As Rohan Grey noted on Twitter, the concept of control thus-characterized won’t resolve competing claims in edge cases, like one where two people each have immediate and separate access to a private key that would unlock a bitcoin UTXO. But, as Twitter user gonbegood answered, factual control is a helpful but not necessarily determinative indicator in these types of disputes, just like similar cases of possession. For example, think of cases where two people each possess half of something that’s been physically split, or cases where they each have a key to something in a deposit box, or cases where neither claimant possesses the thing because it’s in escrow. The paper briefly discusses edge cases like this in the context of multisignature arrangements in Chapter 11.
They then extend these insights to all sorts of issues;
NFTs (Ch. 15)
Custody (Ch. 16)
Collateral arrangements (Ch. 18)
The paper is philosophically deep, rigorous, and thorough. Chapter 10 and the Appendices will especially appeal to those interested in bitcoin.
It would take too long to explain all the important parts and how they fit into the paper’s main argument. Instead, I’ll simply note a few highlights.
“We hope that recognizing this distinction will help to cement the ability of persons to hold crypto-tokens in self-custody arrangements as a foundational touchstone of the law of England and Wales.” (13.127, pg. 276)
With an exchange hack or insolvency, lenders or depositors might receive a portion of their value back in pounds sterling or, in the U.S., the dollar. But if you receive the value in dollars dated to the suspension of withdrawals, say, and the case takes years to resolve, a customer may have been much better off receiving a portion of the original crypto-tokens that have substantially appreciated in value. At 19.168, pg. 464, the authors “provisionally conclude that there is an arguable case for law reform to provide courts in England and Wales with the discretion to award a remedy (where traditionally denominated in money) denominated in certain crypto-tokens in appropriate cases.
Around 12.30 and following (p. 233), the authors favorably discuss privacy-enhancing techniques like CoinJoins. And they explicitly mention the very low percentage of transactions involved in illicit uses (fn. 1031) and the good reasons other than illicit use that people may want to have financial privacy (12.34). This contrasts starkly with the U.S. Treasury’s recent—and, in my view, confused—crackdown on Tornado Cash.

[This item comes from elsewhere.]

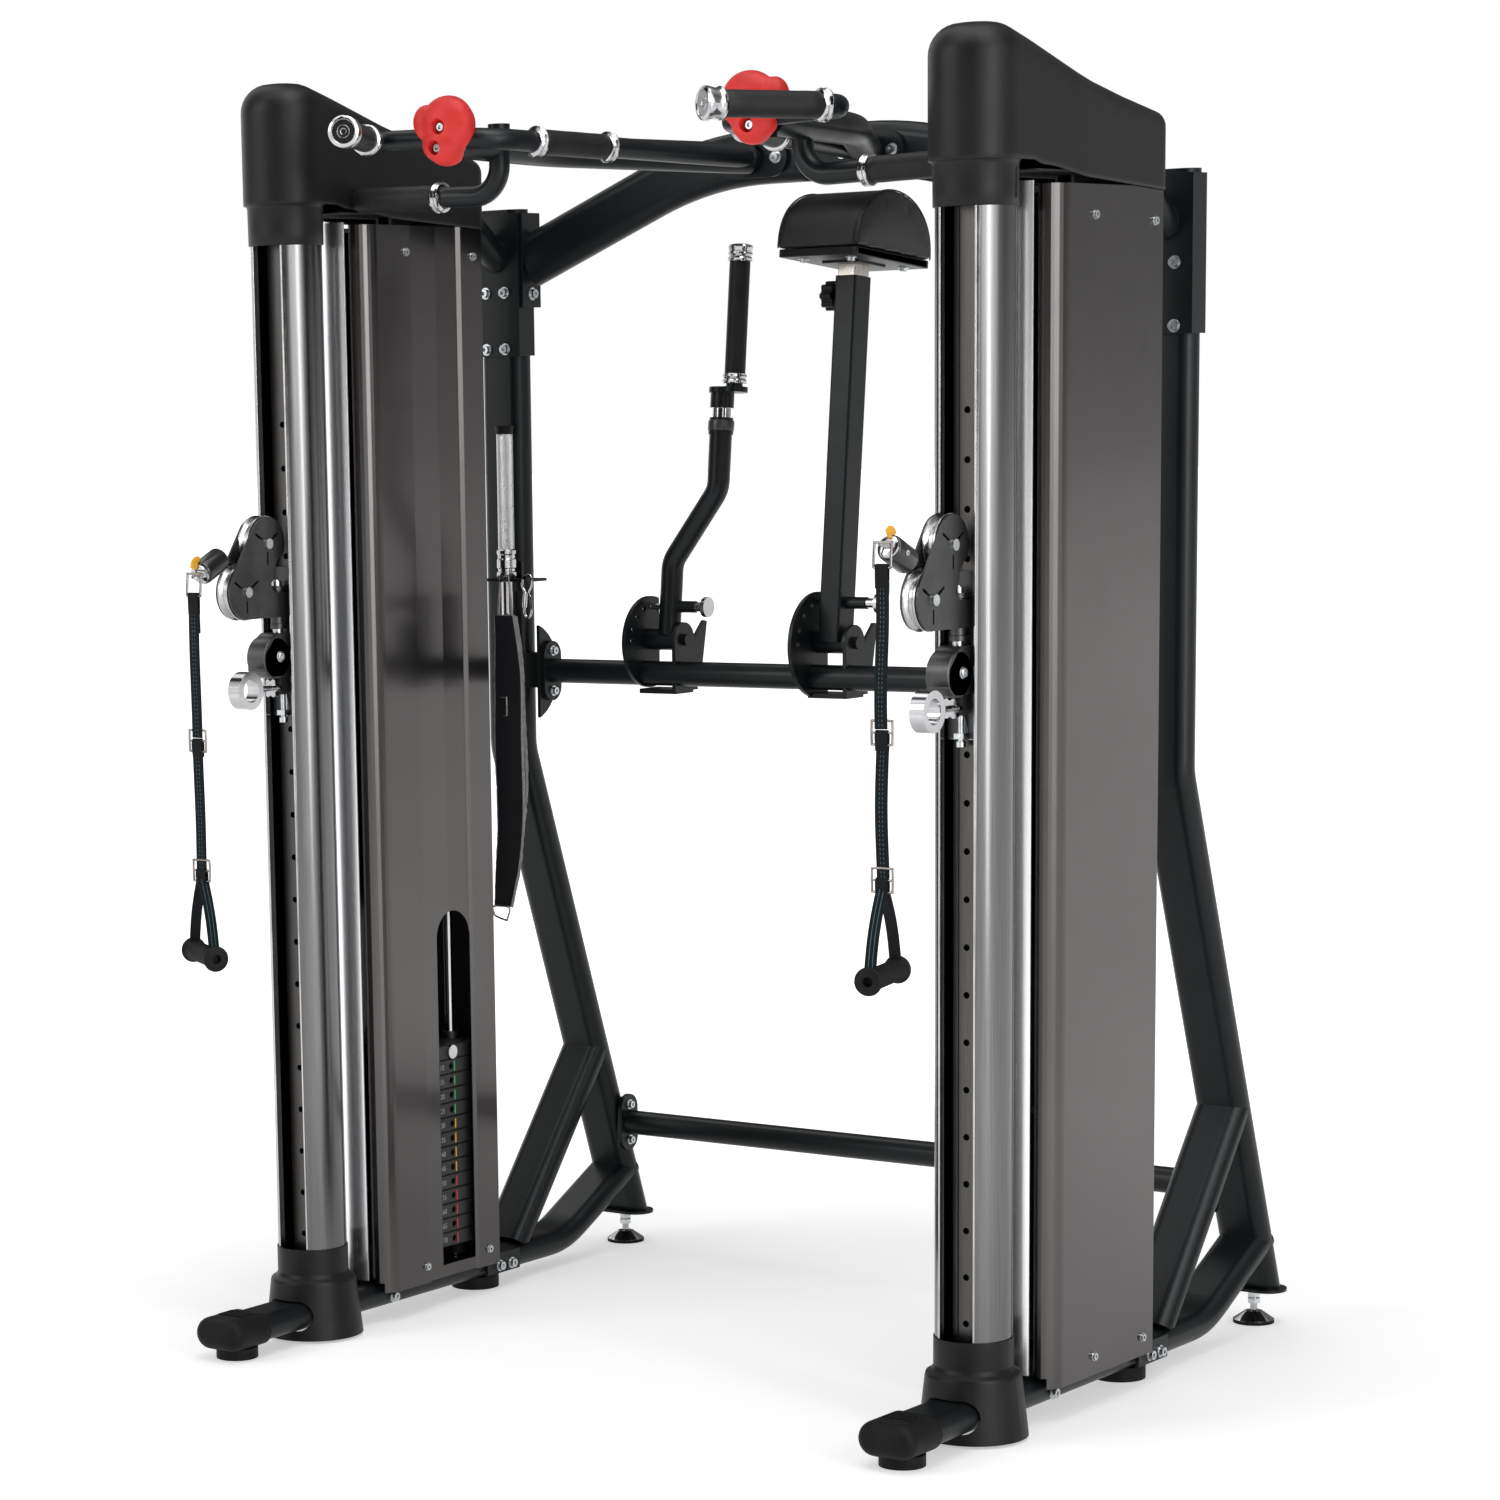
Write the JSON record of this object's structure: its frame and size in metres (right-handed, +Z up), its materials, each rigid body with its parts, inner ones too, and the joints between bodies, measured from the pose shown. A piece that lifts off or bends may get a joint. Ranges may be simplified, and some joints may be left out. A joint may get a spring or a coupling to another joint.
{
  "type": "cable crossover machine",
  "caption": "Free-standing cable crossover trainer: two weight-stack towers with height-adjustable swivelling pulleys, arched pull-up frame, tilting arm pad and a core-training lever.",
  "frame": {"origin": "on the floor, under the middle of the machine (midway between the towers, midway from front to rear); the column axes stand 314 mm in front of it", "axes": "+X to the right-hand tower as the user faces the machine, +Y to the rear, +Z up"},
  "size_m": [1.446, 1.287, 2.068],
  "materials": {
    "frame_paint": "satin",
    "column_anodised": "satin",
    "bar_steel": "brushed",
    "moulded_plastic": "matte",
    "trim_silver": "satin",
    "casing_bronze": "satin",
    "plate_iron": "satin",
    "chrome": "polished",
    "cable_sheath": "gloss",
    "rubber": "matte",
    "hold_resin": "matte",
    "fastener_steel": "polished",
    "carriage_steel": "satin",
    "pulley_alloy": "machined",
    "webbing": "woven",
    "slider_steel": "satin",
    "pad_leather": "satin",
    "knob_plastic": "matte"
  },
  "bodies": {
    "frame": {"base_rails": "frame_paint", "rear_leg_left": "frame_paint", "rear_leg_right": "frame_paint", "columns": "column_anodised", "adjustment_bars": "bar_steel", "base_sleeves": "moulded_plastic", "rail_caps_and_glides": "rubber", "front_trims": "trim_silver", "outer_panels": "casing_bronze", "inner_panels": "casing_bronze", "top_cover_left": "moulded_plastic", "top_cover_right": "moulded_plastic", "weight_plates": "plate_iron", "guide_rods": "chrome", "lift_cables": "cable_sheath", "arch_beam": "frame_paint", "top_links": "frame_paint", "mid_crossbar": "frame_paint", "lower_crossbar": "frame_paint", "pullup_bars": "frame_paint", "pullup_grips": "rubber", "grip_collars": "chrome", "climbing_holds": "hold_resin", "attachment_brackets": "frame_paint", "accessory_bar": "chrome", "frame_bolts": "fastener_steel"},
    "carriage_right": {"carriage_right": "carriage_steel"},
    "pulley_arm_right": {"pulley_arm_right": "carriage_steel", "cable_stop_right": "rubber"},
    "upper_pulley_right": {"upper_pulley_right": "pulley_alloy"},
    "lower_pulley_right": {"lower_pulley_right": "pulley_alloy"},
    "latch_pin_right": {"latch_pin_right": "chrome"},
    "handle_right": {"handle_strap_right": "webbing", "handle_grip_right": "rubber"},
    "stack_head_right": {"stack_head_right": "plate_iron"},
    "selector_pin_right": {"selector_pin_right": "chrome"},
    "stack_pulley_right": {"stack_pulley_right": "pulley_alloy"},
    "levelling_foot_right": {"levelling_foot_right": "chrome"},
    "carriage_left": {"carriage_left": "carriage_steel"},
    "pulley_arm_left": {"pulley_arm_left": "carriage_steel", "cable_stop_left": "rubber"},
    "upper_pulley_left": {"upper_pulley_left": "pulley_alloy"},
    "lower_pulley_left": {"lower_pulley_left": "pulley_alloy"},
    "latch_pin_left": {"latch_pin_left": "chrome"},
    "handle_left": {"handle_strap_left": "webbing", "handle_grip_left": "rubber"},
    "stack_head_left": {"stack_head_left": "plate_iron"},
    "selector_pin_left": {"selector_pin_left": "chrome"},
    "stack_pulley_left": {"stack_pulley_left": "pulley_alloy"},
    "levelling_foot_left": {"levelling_foot_left": "chrome"},
    "trainer_arm": {"trainer_arm": "frame_paint"},
    "trainer_handle": {"trainer_handle": "frame_paint", "trainer_grip": "rubber"},
    "trainer_pin": {"trainer_pin": "chrome"},
    "pad_post": {"pad_post": "frame_paint"},
    "pad_slider": {"pad_slider": "slider_steel", "arm_pad": "pad_leather"},
    "pad_knob": {"pad_knob": "knob_plastic"},
    "pad_pin": {"pad_pin": "chrome"},
    "ankle_strap": {"ankle_strap": "webbing"}
  },
  "joints": [
    {"name": "carriage_slide_right", "type": "slide", "parent": "frame", "child": "carriage_right", "axis": [0, 0, 1], "range_m": [-0.568, 0.426]},
    {"name": "pulley_swivel_right", "type": "hinge", "parent": "carriage_right", "child": "pulley_arm_right", "pos_m": [0.64, -0.36205, 1.23], "axis": [0, 0, 1], "range_deg": [-30, 30]},
    {"name": "upper_pulley_turn_right", "type": "hinge", "parent": "pulley_arm_right", "child": "upper_pulley_right", "pos_m": [0.64, -0.40004, 1.336], "axis": [1, 0, 0], "continuous": true},
    {"name": "lower_pulley_turn_right", "type": "hinge", "parent": "pulley_arm_right", "child": "lower_pulley_right", "pos_m": [0.64, -0.45504, 1.26], "axis": [1, 0, 0], "continuous": true},
    {"name": "stack_pulley_turn_right", "type": "hinge", "parent": "frame", "child": "stack_pulley_right", "pos_m": [0.64, -0.02604, 1.892], "axis": [1, 0, 0], "continuous": true},
    {"name": "latch_pull_right", "type": "slide", "parent": "carriage_right", "child": "latch_pin_right", "axis": [0, -1, 0], "range_m": [0, 0.014]},
    {"name": "handle_swing_right", "type": "hinge", "parent": "pulley_arm_right", "child": "handle_right", "pos_m": [0.64, -0.5596, 1.34262], "axis": [1, 0, 0], "range_deg": [-20, 10]},
    {"name": "stack_lift_right", "type": "slide", "parent": "frame", "child": "stack_head_right", "axis": [0, 0, 1], "range_m": [0, 1.1]},
    {"name": "selector_pin_pull_right", "type": "slide", "parent": "stack_head_right", "child": "selector_pin_right", "axis": [1, 0, 0], "range_m": [-0.05, 0]},
    {"name": "foot_height_right", "type": "slide", "parent": "frame", "child": "levelling_foot_right", "axis": [0, 0, 1], "range_m": [-0.01, 0.01]},
    {"name": "carriage_slide_left", "type": "slide", "parent": "frame", "child": "carriage_left", "axis": [0, 0, 1], "range_m": [-0.568, 0.426]},
    {"name": "pulley_swivel_left", "type": "hinge", "parent": "carriage_left", "child": "pulley_arm_left", "pos_m": [-0.64, -0.36205, 1.23], "axis": [0, 0, 1], "range_deg": [-30, 30]},
    {"name": "upper_pulley_turn_left", "type": "hinge", "parent": "pulley_arm_left", "child": "upper_pulley_left", "pos_m": [-0.64, -0.40004, 1.336], "axis": [1, 0, 0], "continuous": true},
    {"name": "lower_pulley_turn_left", "type": "hinge", "parent": "pulley_arm_left", "child": "lower_pulley_left", "pos_m": [-0.64, -0.45504, 1.26], "axis": [1, 0, 0], "continuous": true},
    {"name": "stack_pulley_turn_left", "type": "hinge", "parent": "frame", "child": "stack_pulley_left", "pos_m": [-0.64, -0.02604, 1.892], "axis": [1, 0, 0], "continuous": true},
    {"name": "latch_pull_left", "type": "slide", "parent": "carriage_left", "child": "latch_pin_left", "axis": [0, -1, 0], "range_m": [0, 0.014]},
    {"name": "handle_swing_left", "type": "hinge", "parent": "pulley_arm_left", "child": "handle_left", "pos_m": [-0.64, -0.5596, 1.29138], "axis": [1, 0, 0], "range_deg": [-20, 10]},
    {"name": "stack_lift_left", "type": "slide", "parent": "frame", "child": "stack_head_left", "axis": [0, 0, 1], "range_m": [0, 1.1]},
    {"name": "selector_pin_pull_left", "type": "slide", "parent": "stack_head_left", "child": "selector_pin_left", "axis": [-1, 0, 0], "range_m": [-0.05, 0]},
    {"name": "foot_height_left", "type": "slide", "parent": "frame", "child": "levelling_foot_left", "axis": [0, 0, 1], "range_m": [-0.01, 0.01]},
    {"name": "trainer_tilt", "type": "hinge", "parent": "frame", "child": "trainer_arm", "pos_m": [-0.312, 0.28396, 1.144], "axis": [1, 0, 0], "range_deg": [-45, 15]},
    {"name": "trainer_handle_turn", "type": "hinge", "parent": "trainer_arm", "child": "trainer_handle", "pos_m": [-0.219, 0.32368, 1.54202], "axis": [0, 0.0993, 0.9951], "continuous": true},
    {"name": "trainer_pin_pull", "type": "slide", "parent": "trainer_arm", "child": "trainer_pin", "axis": [1, 0, 0], "range_m": [0, 0.012]},
    {"name": "pad_tilt", "type": "hinge", "parent": "frame", "child": "pad_post", "pos_m": [0.028, 0.28396, 1.144], "axis": [1, 0, 0], "range_deg": [-45, 15]},
    {"name": "pad_height", "type": "slide", "parent": "pad_post", "child": "pad_slider", "axis": [0, 0.0993, 0.9951], "range_m": [-0.015, 0.01]},
    {"name": "pad_knob_turn", "type": "hinge", "parent": "pad_post", "child": "pad_knob", "pos_m": [0.028, 0.34057, 1.71118], "axis": [1, 0, 0], "continuous": true},
    {"name": "pad_pin_pull", "type": "slide", "parent": "pad_post", "child": "pad_pin", "axis": [1, 0, 0], "range_m": [0, 0.012]},
    {"name": "ankle_strap_swing", "type": "hinge", "parent": "frame", "child": "ankle_strap", "pos_m": [-0.592, 0.20095, 1.2465], "axis": [0, 1, 0], "range_deg": [-8, 8]}
  ],
  "couplings": [
    {"joint": "lower_pulley_turn_right", "follows": "upper_pulley_turn_right", "ratio": -1},
    {"joint": "stack_pulley_turn_right", "follows": "upper_pulley_turn_right", "ratio": 1},
    {"joint": "lower_pulley_turn_left", "follows": "upper_pulley_turn_left", "ratio": -1},
    {"joint": "stack_pulley_turn_left", "follows": "upper_pulley_turn_left", "ratio": 1}
  ]
}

I’ve been describing a “consultation paper.” According to the Law Commission:
…a consultation paper is issued setting out in detail the existing law and its defects, giving the arguments for and against the possible solutions and inviting comments. The paper is circulated widely to all interested individuals and organisation, and to the media. We actively encourage feedback from any interested member of the public, including comments on problems we may not have dealt with or the likely effect of something we have proposed.
The authors of the paper seek feedback from “legal experts, technologists and users.” The deadline to respond is November 4, 2022. They prefer responses through the online form at: https://consult.justice.gov.uk/law-commission/digital-assets-consultation. But they’ll also receive responses through email at firstname.lastname@example.org.
Please keep in mind the paper’s stated aim:
The reforms also aim to help to achieve the UK Government’s stated goal of the jurisdiction of England and Wales becoming a global hub for digital assets, and in particular, for crypto-tokens and crypto-token systems.